There was plenty of televisual tutting as the 19-year-old raised his arms in triumph as he rode across the line to win the Derby on Pour Moi this Saturday. He could have lost the race, BBC pundit Willie Carson's logic appeared to argue. Do me a favour. Pour Moi was going like a train and it would have taken more than an admittedly hefty tug on the reins to prevent The Independent racing correspondent's tip from winning the big one. You can't help feeling that much of the grumbling about Barzalona's success derived from unhappiness over the failure of the Queen's horse, which is pretty bizarre. Perhaps the greatest joy for this viewer on Saturday was a victorious Barzalona donning the French flag, a suitably republican gesture given the circumstances.

The Bad

Sonny Bill Williams

one of the elements used in support of the notion that Sonny Bill is the hardest man currently playing international rugby union is the fact that he also turns his hand(s) to boxing.
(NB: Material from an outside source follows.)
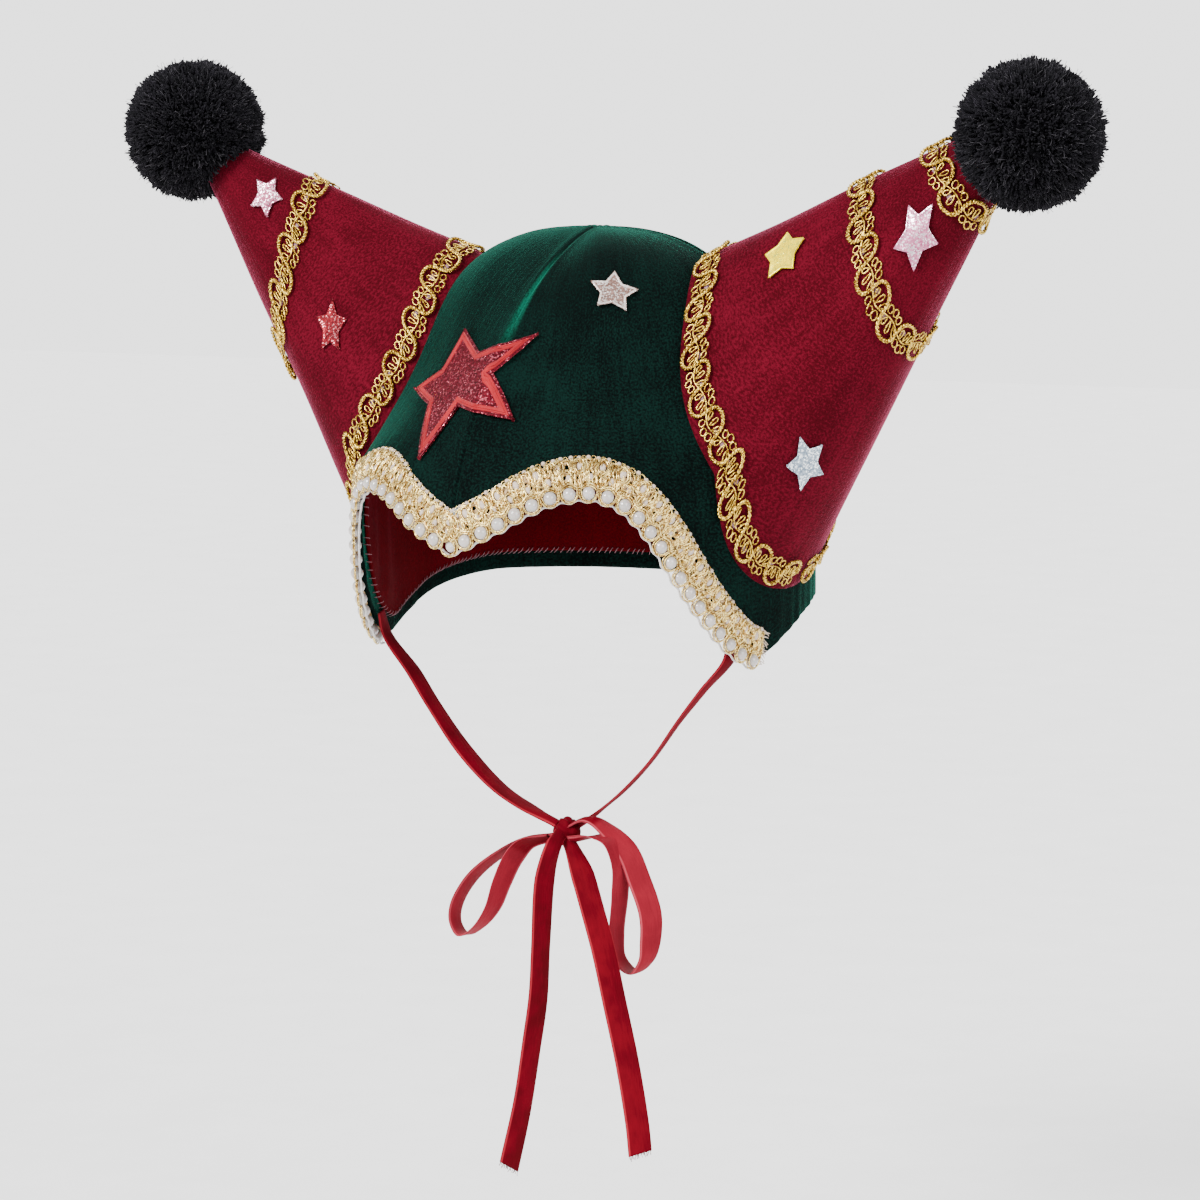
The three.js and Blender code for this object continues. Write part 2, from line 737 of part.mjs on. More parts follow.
function coneStar(side, row) {
  const around = radians(row.around);
  const line = conePoint(side, 1, around).distanceTo(conePoint(side, 0, around));
  const place = (u, v, proud) => {
    const share = row.share - v / line;
    const speed = conePoint(side, share, around + 1e-3).distanceTo(conePoint(side, share, around));
    return coneAt(side, share, around + (-side.out * u * 1e-3) / speed, proud);
  };
  return starPatch(place, regularStar(row.reach, row.spin), [{ border: 0, height: starThickness }], 1);
}

function crownStar(turn, height, corners, steps, rings) {
  const centre = crownPoint(turn, levelAtHeight(turn, height));
  const out = new THREE.Vector3(Math.sin(turn), -Math.cos(turn), 0);
  const across = up.clone().cross(out).normalize();
  const behind = new THREE.Vector3(0, crownCentreY, widestLevel);
  const normal = outwardOf(crownPoint, turn, levelAtHeight(turn, height), behind);
  const rise = normal.clone().cross(across).normalize();
  const place = (u, v, proud) => {
    const flat = centre.clone().addScaledVector(across, u).addScaledVector(rise, v);
    return ontoCrown(flat, proud);
  };
  return starPatch(place, corners, steps, rings);
}

function bigStarGeometry() {
  const tips = bigStarTable.map(({ bearing, reach }) => [
    bigStarReach * reach * Math.sin(radians(bearing)),
    bigStarReach * reach * Math.cos(radians(bearing)),
  ]);
  const corners = tips.flatMap((tip, i) => {
    const next = tips[(i + 1) % tips.length];
    return [tip, [(tip[0] + next[0]) / 2, (tip[1] + next[1]) / 2]];
  });
  const patch = crownStar(radians(bigStarTurn), -bigStarDrop, corners, [
    { border: 0, height: bigStarThickness },
    { border: bigStarBorder, height: bigStarThickness },
    { border: bigStarBorder + bigStarWell, height: bigStarThickness - bigStarWell },
  ], bigStarRings);
  return cut(patch, crownBlock(seatGap));
}

// A ribbon along its route, turned about its run by the twist in the route's rows, gathered at the knot it meets
function ribbonGeometry(rows) {
  const route = new THREE.CatmullRomCurve3(rows.map(({ x, y, z }) => new THREE.Vector3(x, y, z)));
  const columns = 2 * (rows.length - 1);
  const edges = { outer: [[], []], inner: [[], []] };
  for (let c = 0; c <= columns; c += 1) {
    const share = c / columns;
    const centre = route.getPoint(share);
    const run = route.getTangent(share);
    const at = Math.min(share * (rows.length - 1), rows.length - 1 - 1e-9);
    const i = Math.floor(at);
    const twist = radians(rows[i].twist + (rows[i + 1].twist - rows[i].twist) * (at - i));
    const edgeOn = new THREE.Vector3(0, 1, 0).addScaledVector(run, -run.y).normalize();
    const facing = run.clone().cross(edgeOn).multiplyScalar(run.z > 0 ? 1 : -1);
    const across = edgeOn.multiplyScalar(Math.cos(twist)).addScaledVector(facing, Math.sin(twist));
    const face = run.clone().cross(across).normalize();
    const spread = THREE.MathUtils.smoothstep(centre.distanceTo(knotPlace), knotWidth / 2, 2 * knotWidth);
    const width = ribbonWidth * THREE.MathUtils.lerp(ribbonGather, 1, spread);
    [-0.5, 0.5].forEach((w, row) => {
      const edge = centre.clone().addScaledVector(across, w * width);
      edges.outer[row].push(edge.clone().addScaledVector(face, ribbonThickness / 2));
      edges.inner[row].push(edge.clone().addScaledVector(face, -ribbonThickness / 2));
    });
  }
  return cut(wallBetween(edges.outer, edges.inner, false), knotGeometry(seatGap));
}

// A chin strap starts inside its ear flap, below the lining's edge
function strapRoute(side) {
  const turn = side.out * radians(strapTurn);
  const level = levelAtHeight(turn, rimHeight(turn) + strapRise);
  const start = crownAt(turn, level, -velvetWall - trimGap - ribbonThickness / 2);
  const along = crownPoint(turn + side.out * 0.01, level).sub(crownPoint(turn, level));
  const twist = THREE.MathUtils.radToDeg(Math.atan2(-along.x, along.y));
  const rows = strapRoutes[side.name].map((row) => {
    const x = THREE.MathUtils.lerp(knotPlace.x, start.x, row.share);
    return { x, y: row.y, z: row.z, twist: row.twist };
  });
  return [{ x: start.x, y: start.y, z: start.z, twist }, ...rows];
}

// The knot: lobes of ribbon to both sides of a wrap
function knotGeometry(grown) {
  const profile = [
    { at: -1, size: 0.5 },
    { at: -0.72, size: 0.82 },
    { at: -0.42, size: 0.78 },
    { at: -0.36, size: 1 },
    { at: 0.36, size: 1 },
    { at: 0.42, size: 0.78 },
    { at: 0.72, size: 0.82 },
    { at: 1, size: 0.5 },
  ];
  const half = new THREE.Vector3(knotWidth, knotDepth, knotHeight).divideScalar(2).addScalar(grown);
  const ringAt = (at, size) => Array.from({ length: knotSides }, (_, k) => {
    const angle = (2 * Math.PI * k) / knotSides;
    return new THREE.Vector3(at, size * Math.sin(angle), size * Math.cos(angle)).multiply(half).add(knotPlace);
  });
  const faces = [];
  stitch(faces, [ringAt(-1, 0), ...profile.map(({ at, size }) => ringAt(at, size)), ringAt(1, 0)], true, false);
  return closedMesh(faces);
}

function piece(name, geometry, finish) {
  geometry.computeVertexNormals();
  const mesh = new THREE.Mesh(geometry, new THREE.MeshStandardMaterial(finish));
  mesh.name = name;
  return mesh;
}

const hat = new THREE.Group();
hat.add(piece('crown', crownGeometry(), finishes.green));
hat.add(piece('lining', liningGeometry(), finishes.lining));
hat.add(piece('brow_band', bandGeometry(), finishes.crochet));
hat.add(piece('pearl_string', pearlStringGeometry(), finishes.pearl));
hat.add(piece('star_brow', bigStarGeometry(), finishes.coral));
const roseStar = crownStar(radians(43), -22, regularStar(10.4, 12), [{ border: 0, height: starThickness }], 1);
hat.add(piece('star_rose_gold', roseStar, { color: 0xc9a394, roughness: 0.4, metalness: 0.5 }));
sides.forEach((side) => {
  const group = new THREE.Group();
  group.add(piece(`cone_${side.name}`, coneGeometry(side), finishes.burgundy));
  group.add(piece(`pompom_${side.name}`, pompomGeometry(side), finishes.black));
  group.add(piece(`braid_base_${side.name}`, baseBraid(side), finishes.gold));
  side.braids.forEach((row) => {
    group.add(piece(`braid_${row.name}_${side.name}`, ringBraid(side, row), finishes.gold));
  });
  side.stars.forEach((row) => {
    const glitter = { color: row.colour, roughness: 0.4, metalness: 0.4 };
    group.add(piece(`star_${row.name}`, coneStar(side, row), glitter));
  });
  hat.add(group);
});
const ties = new THREE.Group();
sides.forEach((side) => {
  ties.add(piece(`strap_${side.name}`, ribbonGeometry(strapRoute(side)), finishes.ribbon));
  [`bow_loop_${side.name}`, `ribbon_tail_${side.name}`].forEach((name) => {
    ties.add(piece(name, ribbonGeometry(ribbonRoutes[name]), finishes.ribbon));
  });
});
ties.add(piece('knot', knotGeometry(0), finishes.ribbon));
hat.add(ties);

export default hat;
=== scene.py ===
import math

import bmesh
import bpy
import numpy as np
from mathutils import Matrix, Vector


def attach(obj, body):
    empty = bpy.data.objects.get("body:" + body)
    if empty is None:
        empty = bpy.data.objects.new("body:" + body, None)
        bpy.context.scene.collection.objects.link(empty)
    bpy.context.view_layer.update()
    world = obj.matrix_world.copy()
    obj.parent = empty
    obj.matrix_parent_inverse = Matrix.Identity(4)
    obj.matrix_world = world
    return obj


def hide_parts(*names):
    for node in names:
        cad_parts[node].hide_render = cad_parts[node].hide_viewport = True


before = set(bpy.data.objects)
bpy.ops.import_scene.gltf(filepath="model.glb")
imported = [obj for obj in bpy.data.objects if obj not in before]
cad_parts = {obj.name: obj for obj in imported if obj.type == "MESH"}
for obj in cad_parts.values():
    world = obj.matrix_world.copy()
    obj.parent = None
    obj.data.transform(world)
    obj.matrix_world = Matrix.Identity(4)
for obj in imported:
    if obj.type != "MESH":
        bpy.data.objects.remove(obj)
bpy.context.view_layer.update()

bl_info = {
    "name": "Jester hat",
    "version": (1, 0, 0),
    "blender": (4, 5, 0),
    "location": "View3D > Sidebar > Hat",
    "description": "Builds a two-horned velvet jester hat with its trims, pompoms and ribbon ties",
    "category": "Add Mesh",
}

# Lengths are in millimetres until a piece's mesh is made
MM = 0.001
UP = np.array([0.0, 0.0, 1.0])

# Cloth walls and clearances
VELVET_WALL = 2.4
LINING_WALL = 1.2
LINING_GAP = 0.5
TRIM_GAP = 0.5
CROWN_TOP = VELVET_WALL + LINING_GAP + LINING_WALL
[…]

Well, the All Black centre was in action over the weekend and he won, but it wasn't exactly Rocky. The chap he beat – Tongan Alipate Liava'a - is reportedly claiming a disability pension for an elbow injury and still Williams could only close things out after six rounds thanks to an unanimous points decision. It does, it must be said, extend Williams' unbeaten start to his boxing career to four, and the New Zealand coach Graham Henry, who was at ringside, seemed suitably impressed. He was happy that Williams, a likely member of his World Cup squad, "hardly got hit."

The Odd

It's Keano's fault

Roy Keane can clearly be a tad difficult, but I'm not sure he deserves this. Ipswich Town footballer Damien Delaney has blamed Keane for his speeding, saying that he was only breaking the limit because he was worried the club's ex-manager would fine him thousands of pounds for being late. South East Suffolk magistrates refused to sympathise, fining him £235 and putting four points on his licence. They presumably wondered why he hadn't just got up a little bit earlier. Probably best, too, that they nipped in the bud an excuse that has the potential to be used in all manner of situations: 'Where's your homework, boy?' 'Roy Keane ate it, sir.' Utter madness.